The album opens up with the first single, “Closer.” A simple synth line and harmonized “All I want to get is a little bit closer / All I want to know is can you come a little closer” kicks things off before the song erupts; it almost feels like you should be bopping around a moon bounce. But, as with much of the album, the glossiness of the tracks belies some of the darkness in the lyrics. When the song ends with the same refrain with which it opened, there’s a bit of wistfulness to it.
The sisters have always been good at expressing realistic relationships and honest emotion, and that’s still the case here. These aren’t songs about the perfect romance, and even if they may sound saccharine at first, the lyrics aren’t sugarcoating anything, admitting on “I Was a Fool” “If you’re worried that I might have changed / Left behind all of my foolish ways / You best be looking for somebody else / Without a foolish heart.”
In recent years, Tegan and Sara have been enjoying broader success, and as a consequence, alienating some of the smaller communities that have supported them for years. On the song “Someday” from their 2009 album, “Sainthood,” there’s the refrain of “I don’t wanna know that you don’t want me” alternating with “I might be something someday.” Now, nobody can deny that they’ve become something, and with “I’m Not Your Hero,” they’ve captured the other side of that feeling: “It’s so hard to know I’m not what they want.”
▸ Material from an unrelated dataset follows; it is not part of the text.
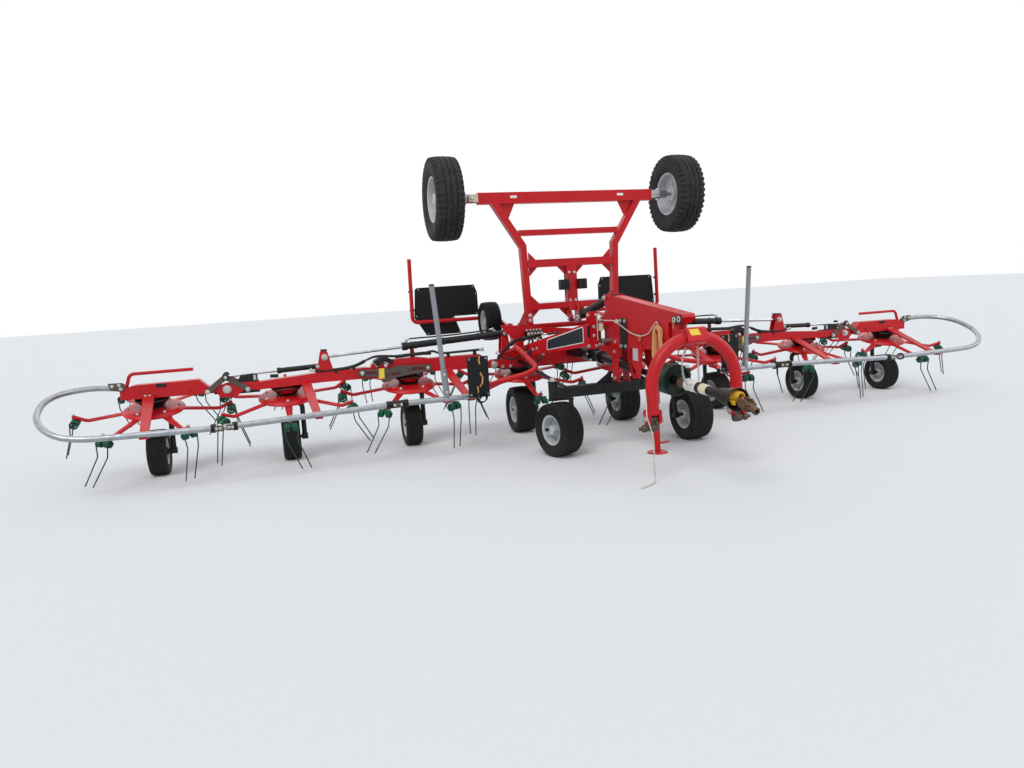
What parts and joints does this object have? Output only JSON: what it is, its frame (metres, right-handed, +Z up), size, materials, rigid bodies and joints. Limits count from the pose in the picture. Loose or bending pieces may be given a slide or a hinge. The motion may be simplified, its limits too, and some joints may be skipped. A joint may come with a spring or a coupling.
{
  "type": "hay tedder",
  "caption": "Mounted hay tedder with tined rotors over small wheels, folding beams, a raised transport axle, caster wheels in front and a swivelling headstock arch.",
  "frame": {"origin": "on the ground, under the middle of the whole machine's box at rest", "axes": "+X is the machine's left when it drives forward, +Y to its rear, +Z up"},
  "size_m": [9.6606, 4.101, 2.7649],
  "materials": {
    "red_paint": "gloss",
    "black_paint": "satin",
    "galvanised": "satin",
    "chrome_rod": "polished",
    "linkage": "satin",
    "tyre": "matt",
    "pin_steel": "satin",
    "guard_plastic": "matt",
    "valves": "satin",
    "cord": "matt",
    "cord_hank": "matt"
  },
  "bodies": {
    "chassis": {"tower": "red_paint", "arms": "red_paint", "centre_beam": "red_paint", "cradle": "red_paint", "underframe": "black_paint", "light_boards": "guard_plastic", "spare_wheel": "tyre", "hoses": "valves", "rope": "cord", "hank": "cord_hank"},
    "jack_leg": {"jack": "red_paint"},
    "lift_frame": {"transport_frame": "red_paint"},
    "lift_barrel": {"lift_barrel": "black_paint"},
    "lift_rod": {"lift_rod": "chrome_rod"},
    "transport_wheel_l": {"transport_wheel_l": "tyre"},
    "transport_wheel_r": {"transport_wheel_r": "tyre"},
    "headstock": {"headstock": "red_paint", "hitch_hooks": "pin_steel", "pto_shaft": "guard_plastic", "leg_rope": "cord"},
    "fork_l": {"fork_l": "black_paint"},
    "front_wheel_l": {"front_wheel_l": "tyre"},
    "wing_l": {"wing_beam_l": "red_paint", "wing_guard_l": "galvanised"},
    "outer_l": {"outer_beam_l": "red_paint", "outer_guard_l": "galvanised"},
    "wing_barrel_l": {"wing_barrel_l": "black_paint"},
    "wing_rod_l": {"wing_rod_l": "chrome_rod"},
    "outer_barrel_l": {"outer_barrel_l": "black_paint"},
    "outer_rod_l": {"outer_rod_l": "chrome_rod"},
    "rocker_l": {"rocker_l": "linkage"},
    "link_l": {"link_l": "linkage"},
    "fork_r": {"fork_r": "black_paint"},
    "front_wheel_r": {"front_wheel_r": "tyre"},
    "wing_r": {"wing_beam_r": "red_paint", "wing_guard_r": "galvanised"},
    "outer_r": {"outer_beam_r": "red_paint", "outer_guard_r": "galvanised"},
    "wing_barrel_r": {"wing_barrel_r": "black_paint"},
    "wing_rod_r": {"wing_rod_r": "chrome_rod"},
    "outer_barrel_r": {"outer_barrel_r": "black_paint"},
    "outer_rod_r": {"outer_rod_r": "chrome_rod"},
    "rocker_r": {"rocker_r": "linkage"},
    "link_r": {"link_r": "linkage"},
    "rotor_1": {"rotor_1": "red_paint"},
    "wheel_1": {"wheel_1": "tyre"},
    "rotor_2": {"rotor_2": "red_paint"},
    "wheel_2": {"wheel_2": "tyre"},
    "rotor_3": {"rotor_3": "red_paint"},
    "wheel_3": {"wheel_3": "tyre"},
    "rotor_4": {"rotor_4": "red_paint"},
    "wheel_4": {"wheel_4": "tyre"},
    "rotor_5": {"rotor_5": "red_paint"},
    "wheel_5": {"wheel_5": "tyre"},
    "rotor_6": {"rotor_6": "red_paint"},
    "wheel_6": {"wheel_6": "tyre"},
    "rotor_7": {"rotor_7": "red_paint"},
    "wheel_7": {"wheel_7": "tyre"},
    "rotor_8": {"rotor_8": "red_paint"},
    "wheel_8": {"wheel_8": "tyre"}
  },
  "joints": [
    {"name": "jack_slide", "type": "slide", "parent": "chassis", "child": "jack_leg", "axis": [0, 0, 1], "range_m": [0, 0.3]},
    {"name": "frame_lift", "type": "hinge", "parent": "chassis", "child": "lift_frame", "pos_m": [0, 1.3645, 1.06], "axis": [-1, 0, 0], "range_deg": [0, 128]},
    {"name": "lift_barrel_swing", "type": "hinge", "parent": "chassis", "child": "lift_barrel", "pos_m": [0, 0.1095, 1.338], "axis": [1, 0, 0], "range_deg": [0, 12.31]},
    {"name": "lift_rod_slide", "type": "slide", "parent": "lift_barrel", "child": "lift_rod", "axis": [0, 0.9734, -0.2293], "range_m": [0, 0.6328]},
    {"name": "transport_wheel_spin_l", "type": "hinge", "parent": "lift_frame", "child": "transport_wheel_l", "pos_m": [1.265, 1.1095, 2.365], "axis": [1, 0, 0], "continuous": true},
    {"name": "transport_wheel_spin_r", "type": "hinge", "parent": "lift_frame", "child": "transport_wheel_r", "pos_m": [-1.265, 1.1095, 2.365], "axis": [1, 0, 0], "continuous": true},
    {"name": "headstock_swivel", "type": "hinge", "parent": "chassis", "child": "headstock", "pos_m": [0, -1.0905, 1.05], "axis": [0, 0, 1], "range_deg": [-60, 60]},
    {"name": "caster_swivel_l", "type": "hinge", "parent": "chassis", "child": "fork_l", "pos_m": [0.66, -0.0355, 0.56], "axis": [0, 0, 1], "continuous": true},
    {"name": "front_wheel_spin_l", "type": "hinge", "parent": "fork_l", "child": "front_wheel_l", "pos_m": [0.66, -0.0955, 0.235], "axis": [1, 0, 0], "continuous": true},
    {"name": "caster_swivel_r", "type": "hinge", "parent": "chassis", "child": "fork_r", "pos_m": [-0.66, -0.0355, 0.56], "axis": [0, 0, 1], "continuous": true},
    {"name": "front_wheel_spin_r", "type": "hinge", "parent": "fork_r", "child": "front_wheel_r", "pos_m": [-0.67553, -0.09346, 0.235], "axis": [0.9659, -0.2588, 0], "continuous": true},
    {"name": "rotor_spin_1", "type": "hinge", "parent": "outer_r", "child": "rotor_1", "pos_m": [-4.025, 1.1645, 0.62], "axis": [0, -0.2079, 0.9781], "continuous": true},
    {"name": "rotor_spin_2", "type": "hinge", "parent": "wing_r", "child": "rotor_2", "pos_m": [-2.875, 1.1645, 0.62], "axis": [0, -0.2079, 0.9781], "continuous": true},
    {"name": "rotor_spin_3", "type": "hinge", "parent": "wing_r", "child": "rotor_3", "pos_m": [-1.725, 1.1645, 0.62], "axis": [0, -0.2079, 0.9781], "continuous": true},
    {"name": "rotor_spin_4", "type": "hinge", "parent": "chassis", "child": "rotor_4", "pos_m": [-0.575, 1.1645, 0.62], "axis": [0, -0.2079, 0.9781], "continuous": true},
    {"name": "rotor_spin_5", "type": "hinge", "parent": "chassis", "child": "rotor_5", "pos_m": [0.575, 1.1645, 0.62], "axis": [0, -0.2079, 0.9781], "continuous": true},
    {"name": "rotor_spin_6", "type": "hinge", "parent": "wing_l", "child": "rotor_6", "pos_m": [1.725, 1.1645, 0.62], "axis": [0, -0.2079, 0.9781], "continuous": true},
    {"name": "rotor_spin_7", "type": "hinge", "parent": "wing_l", "child": "rotor_7", "pos_m": [2.875, 1.1645, 0.62], "axis": [0, -0.2079, 0.9781], "continuous": true},
    {"name": "rotor_spin_8", "type": "hinge", "parent": "outer_l", "child": "rotor_8", "pos_m": [4.025, 1.1645, 0.62], "axis": [0, -0.2079, 0.9781], "continuous": true},
    {"name": "wheel_spin_1", "type": "hinge", "parent": "outer_r", "child": "wheel_1", "pos_m": [-4.025, 1.1645, 0.205], "axis": [1, 0, 0], "continuous": true},
    {"name": "wheel_spin_2", "type": "hinge", "parent": "wing_r", "child": "wheel_2", "pos_m": [-2.875, 1.1645, 0.205], "axis": [1, 0, 0], "continuous": true},
    {"name": "wheel_spin_3", "type": "hinge", "parent": "wing_r", "child": "wheel_3", "pos_m": [-1.725, 1.1645, 0.205], "axis": [1, 0, 0], "continuous": true},
    {"name": "wheel_spin_4", "type": "hinge", "parent": "chassis", "child": "wheel_4", "pos_m": [-0.575, 1.1645, 0.235], "axis": [1, 0, 0], "continuous": true},
    {"name": "wheel_spin_5", "type": "hinge", "parent": "chassis", "child": "wheel_5", "pos_m": [0.575, 1.1645, 0.235], "axis": [1, 0, 0], "continuous": true},
    {"name": "wheel_spin_6", "type": "hinge", "parent": "wing_l", "child": "wheel_6", "pos_m": [1.725, 1.1645, 0.205], "axis": [1, 0, 0], "continuous": true},
    {"name": "wheel_spin_7", "type": "hinge", "parent": "wing_l", "child": "wheel_7", "pos_m": [2.875, 1.1645, 0.205], "axis": [1, 0, 0], "continuous": true},
    {"name": "wheel_spin_8", "type": "hinge", "parent": "outer_l", "child": "wheel_8", "pos_m": [4.025, 1.1645, 0.205], "axis": [1, 0, 0], "continuous": true},
    {"name": "wing_fold_l", "type": "hinge", "parent": "chassis", "child": "wing_l", "pos_m": [0.87, 1.1145, 0.73], "axis": [0, -1, 0], "range_deg": [0, 48]},
    {"name": "wing_barrel_swing_l", "type": "hinge", "parent": "chassis", "child": "wing_barrel_l", "pos_m": [0.74, 1.1145, 1.03], "axis": [0, -1, 0], "range_deg": [0, 47.7]},
    {"name": "wing_rod_slide_l", "type": "slide", "parent": "wing_barrel_l", "child": "wing_rod_l", "axis": [0.9988, 0, -0.0497], "range_m": [-0.2662, 0]},
    {"name": "outer_fold_l", "type": "hinge", "parent": "wing_l", "child": "outer_l", "pos_m": [3.39, 1.1145, 0.726], "axis": [0, -1, 0], "range_deg": [0, 90]},
    {"name": "rocker_swing_l", "type": "hinge", "parent": "wing_l", "child": "rocker_l", "pos_m": [3.213, 1.1145, 0.711], "axis": [0, -1, 0], "range_deg": [0, 58.32]},
    {"name": "link_swing_l", "type": "hinge", "parent": "outer_l", "child": "link_l", "pos_m": [3.554, 1.1145, 0.719], "axis": [0, -1, 0], "range_deg": [-65.52, 0]},
    {"name": "outer_barrel_swing_l", "type": "hinge", "parent": "wing_l", "child": "outer_barrel_l", "pos_m": [2.58, 1.1145, 0.86], "axis": [0, -1, 0], "range_deg": [0, 8.13]},
    {"name": "outer_rod_slide_l", "type": "slide", "parent": "outer_barrel_l", "child": "outer_rod_l", "axis": [0.9996, 0, -0.0295], "range_m": [-0.188, 0]},
    {"name": "wing_fold_r", "type": "hinge", "parent": "chassis", "child": "wing_r", "pos_m": [-0.87, 1.1145, 0.73], "axis": [0, 1, 0], "range_deg": [0, 48]},
    {"name": "wing_barrel_swing_r", "type": "hinge", "parent": "chassis", "child": "wing_barrel_r", "pos_m": [-0.74, 1.1145, 1.03], "axis": [0, 1, 0], "range_deg": [0, 47.7]},
    {"name": "wing_rod_slide_r", "type": "slide", "parent": "wing_barrel_r", "child": "wing_rod_r", "axis": [-0.9988, 0, -0.0497], "range_m": [-0.2662, 0]},
    {"name": "outer_fold_r", "type": "hinge", "parent": "wing_r", "child": "outer_r", "pos_m": [-3.39, 1.1145, 0.726], "axis": [0, 1, 0], "range_deg": [0, 90]},
    {"name": "rocker_swing_r", "type": "hinge", "parent": "wing_r", "child": "rocker_r", "pos_m": [-3.213, 1.1145, 0.711], "axis": [0, 1, 0], "range_deg": [0, 58.32]},
    {"name": "link_swing_r", "type": "hinge", "parent": "outer_r", "child": "link_r", "pos_m": [-3.554, 1.1145, 0.719], "axis": [0, 1, 0], "range_deg": [-65.52, 0]},
    {"name": "outer_barrel_swing_r", "type": "hinge", "parent": "wing_r", "child": "outer_barrel_r", "pos_m": [-2.58, 1.1145, 0.86], "axis": [0, 1, 0], "range_deg": [0, 8.13]},
    {"name": "outer_rod_slide_r", "type": "slide", "parent": "outer_barrel_r", "child": "outer_rod_r", "axis": [-0.9996, 0, -0.0295], "range_m": [-0.188, 0]}
  ],
  "couplings": [
    {"joint": "lift_barrel_swing", "follows": "frame_lift", "ratio": 0.095425},
    {"joint": "lift_rod_slide", "follows": "frame_lift", "m_per_rad": 0.28302},
    {"joint": "rotor_spin_1", "follows": "rotor_spin_4", "ratio": -1},
    {"joint": "rotor_spin_2", "follows": "rotor_spin_4", "ratio": 1},
    {"joint": "rotor_spin_3", "follows": "rotor_spin_4", "ratio": -1},
    {"joint": "rotor_spin_5", "follows": "rotor_spin_4", "ratio": -1},
    {"joint": "rotor_spin_6", "follows": "rotor_spin_4", "ratio": 1},
    {"joint": "rotor_spin_7", "follows": "rotor_spin_4", "ratio": -1},
    {"joint": "rotor_spin_8", "follows": "rotor_spin_4", "ratio": 1},
    {"joint": "wing_barrel_swing_l", "follows": "wing_fold_l", "ratio": 0.99163},
    {"joint": "wing_rod_slide_l", "follows": "wing_fold_l", "m_per_rad": -0.31718},
    {"joint": "rocker_swing_l", "follows": "outer_fold_l", "ratio": 0.6469},
    {"joint": "link_swing_l", "follows": "outer_fold_l", "ratio": -0.72684},
    {"joint": "outer_barrel_swing_l", "follows": "outer_fold_l", "ratio": 0.089252},
    {"joint": "outer_rod_slide_l", "follows": "outer_fold_l", "m_per_rad": -0.11938},
    {"joint": "wing_barrel_swing_r", "follows": "wing_fold_r", "ratio": 0.99163},
    {"joint": "wing_rod_slide_r", "follows": "wing_fold_r", "m_per_rad": -0.31718},
    {"joint": "rocker_swing_r", "follows": "outer_fold_r", "ratio": 0.6469},
    {"joint": "link_swing_r", "follows": "outer_fold_r", "ratio": -0.72684},
    {"joint": "outer_barrel_swing_r", "follows": "outer_fold_r", "ratio": 0.089252},
    {"joint": "outer_rod_slide_r", "follows": "outer_fold_r", "m_per_rad": -0.11938}
  ]
}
Tegan and Sara’s latest album could be the soundtrack to a late-night dance party, but the songs still contain the same quality of lyrics and hooks that made their previous albums accessible. The only danger of the slicker sound is that it may get lost and blend in with the pop airwaves. Ultimately, Tegan and Sara have added another album to a catalogue that moves them further into the mainstream without compromising the things that got them to this point.